What doesn't count as recovery:
Checking email or Slack
Reading work-adjacent articles or news
Scrolling social media
"Easy" work tasks
Anything that requires directed attention
The research is clear: these activities feel like breaks because they're different from your primary work, but they don't restore cognitive capacity. They're task-switching, not recovery.
The Evening Recovery Multiplier
Sonnentag's research shows that daily recovery predicts next-day performance, but evening recovery quality has an outsized impact. If you've been implementing micro-recovery throughout the day, you'll enter evening hours with more cognitive capacity remaining. This creates a positive cycle: better daytime recovery → more evening energy → better sleep → better next-day performance.
The evening detachment challenge: If your work context is still present in your environment (laptop open, work apps running, notifications enabled), psychological detachment is nearly impossible. This is where the Burnout Calculator at brnsft.com/burnout-calculator becomes relevant it helps you identify whether your current patterns are sustainable or whether you're in chronic recovery debt.
The most effective evening recovery strategy is also the simplest: create a shutdown ritual that includes a complete workspace transition. Close all work apps, quit your work browser profile, switch to a personal workspace setup. The environmental change signals psychological detachment more effectively than willpower alone.
FAQ
How do I know if I'm actually recovering or just procrastinating?
Recovery is intentional and time-bounded. Procrastination is avoidance without a plan to return. If you set a 15-minute recovery break, use a timer, and return to work when it ends, that's recovery. If you "take a break" and find yourself still scrolling 45 minutes later, that's procrastination. Sonnentag's research emphasizes control—you need autonomy over recovery time, but you also need structure.
Can I recover while doing "easier" work tasks?
No. Task-switching is not recovery. Responding to emails, organizing files, and scheduling meetings all require directed attention. They feel easier because they're less cognitively demanding than your primary work, but they don't restore attentional capacity. Recovery requires activities that engage involuntary attention or provide genuine psychological detachment.
What if I can't take breaks every 90 minutes due to meetings?
Adapt the framework to your constraints. If you have a 2-hour meeting, that's already a context switch you're using different cognitive systems (social, verbal) than focused solo work. The recovery need is lower. The critical principle is: don't stack multiple high-demand cognitive blocks without recovery between them. If you have back-to-back meetings all morning, you need substantial recovery before attempting focused work in the afternoon.
Is 15 minutes really enough to recover?
For micro-recovery between ultradian cycles, yes. Sonnentag's research shows that brief recovery periods throughout the day are more effective than one long break. The key is quality: 15 minutes of genuine psychological detachment (nature walk, physical movement, soft fascination) restores more capacity than 60 minutes of "easier" work or digital distraction. For deeper recovery from accumulated fatigue, you need longer periods evenings, weekends but those don't replace the need for micro-recovery during the workday.

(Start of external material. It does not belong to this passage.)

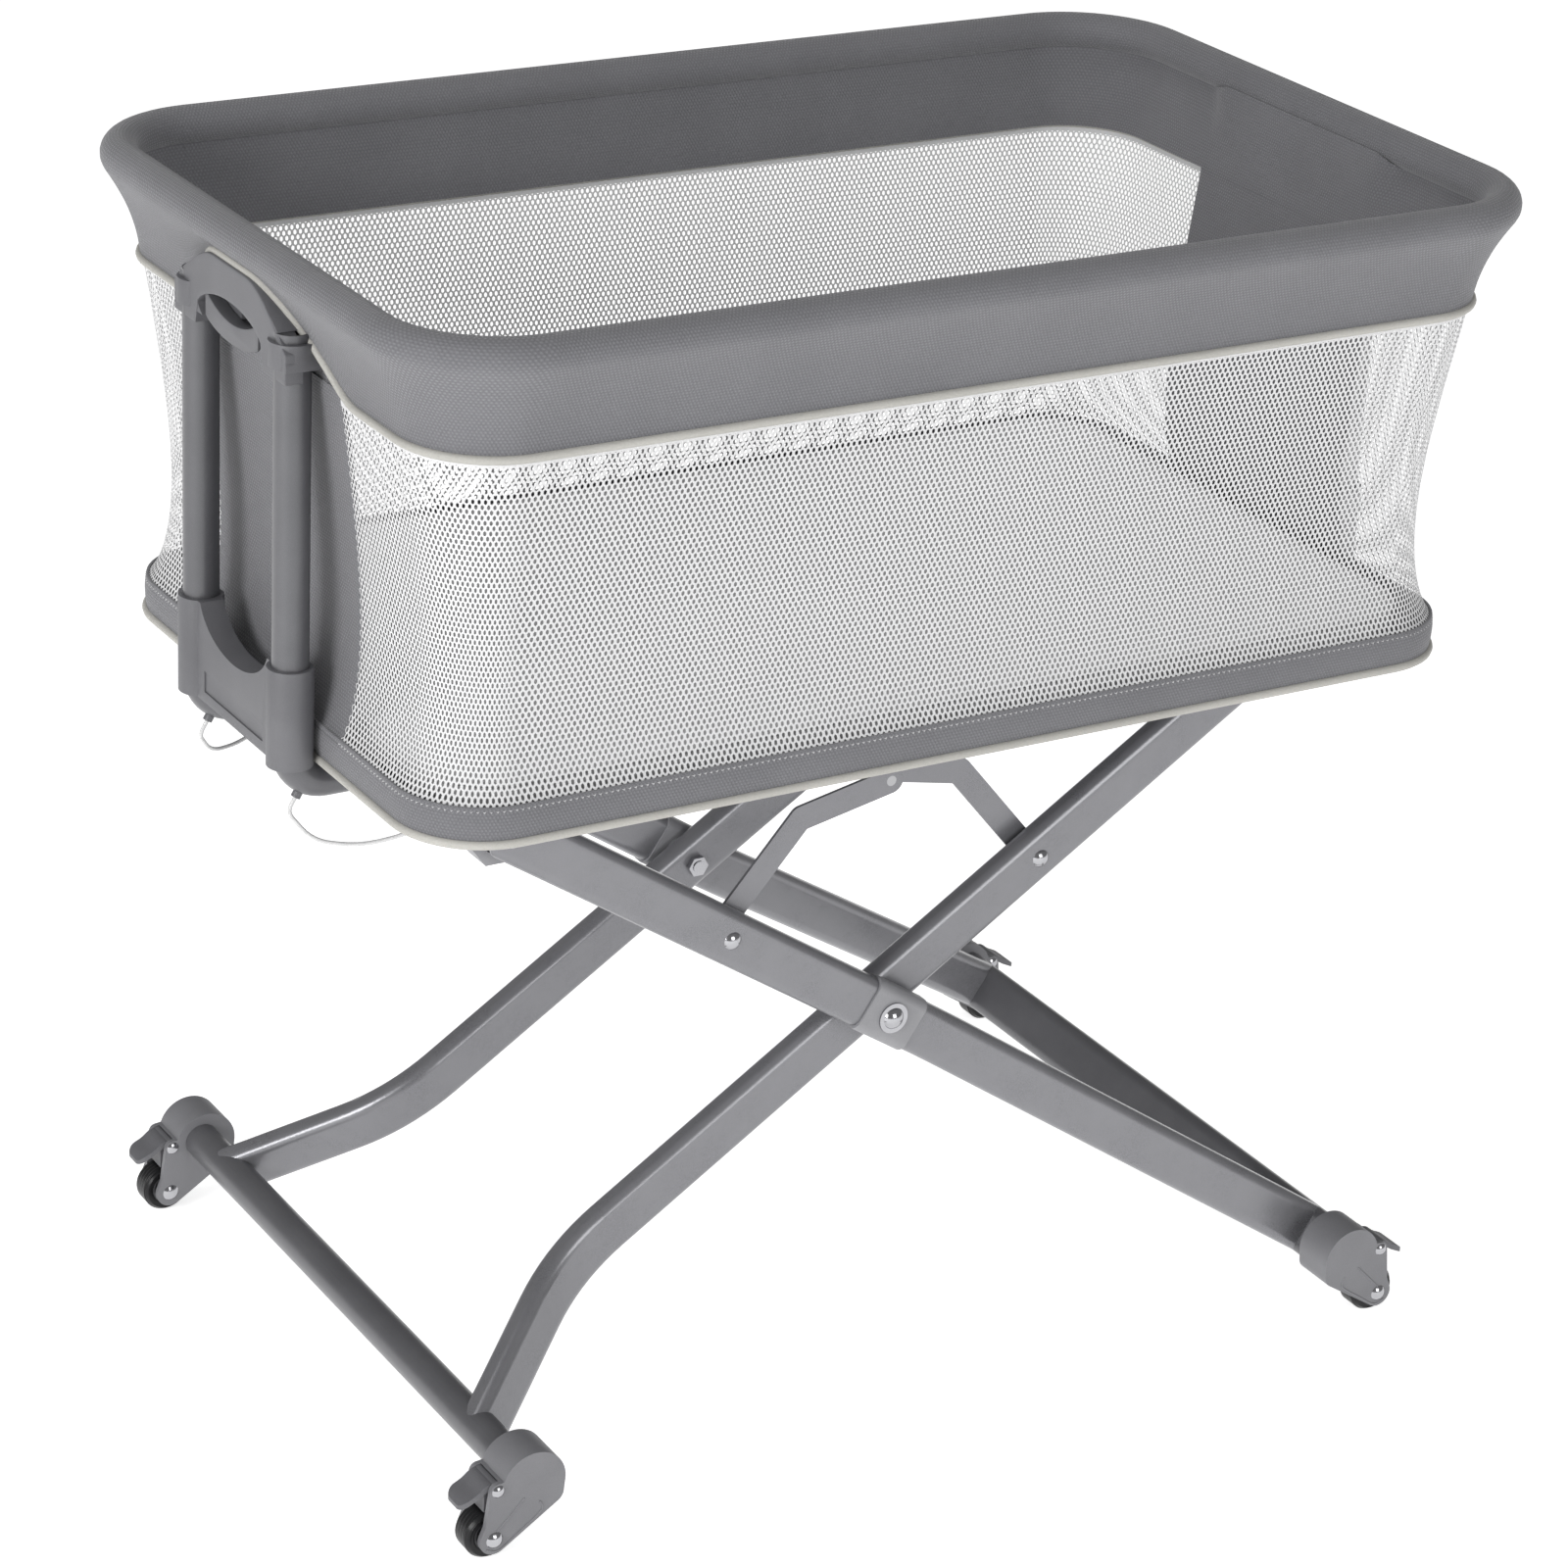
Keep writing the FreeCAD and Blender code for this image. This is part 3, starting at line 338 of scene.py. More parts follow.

How does this work for creative work that doesn't fit 90-minute blocks?
Ultradian rhythms apply to all cognitive work, but creative work often requires longer warm-up periods. The solution: use the first 90-minute block for warm-up and exploration, take a brief recovery break, then use the second block for deeper creative work. The break between blocks often enhances creative insight this is when diffuse-mode thinking happens. Many creative breakthroughs occur during recovery periods, not during active work. The key is to honor the rhythm rather than pushing through fatigue.
Ikuna is a context manager for macOS that automates workspace transitions, saving and restoring complete setups of apps, browser tabs, window positions, and Focus Mode settings. Learn more at brnsft.com.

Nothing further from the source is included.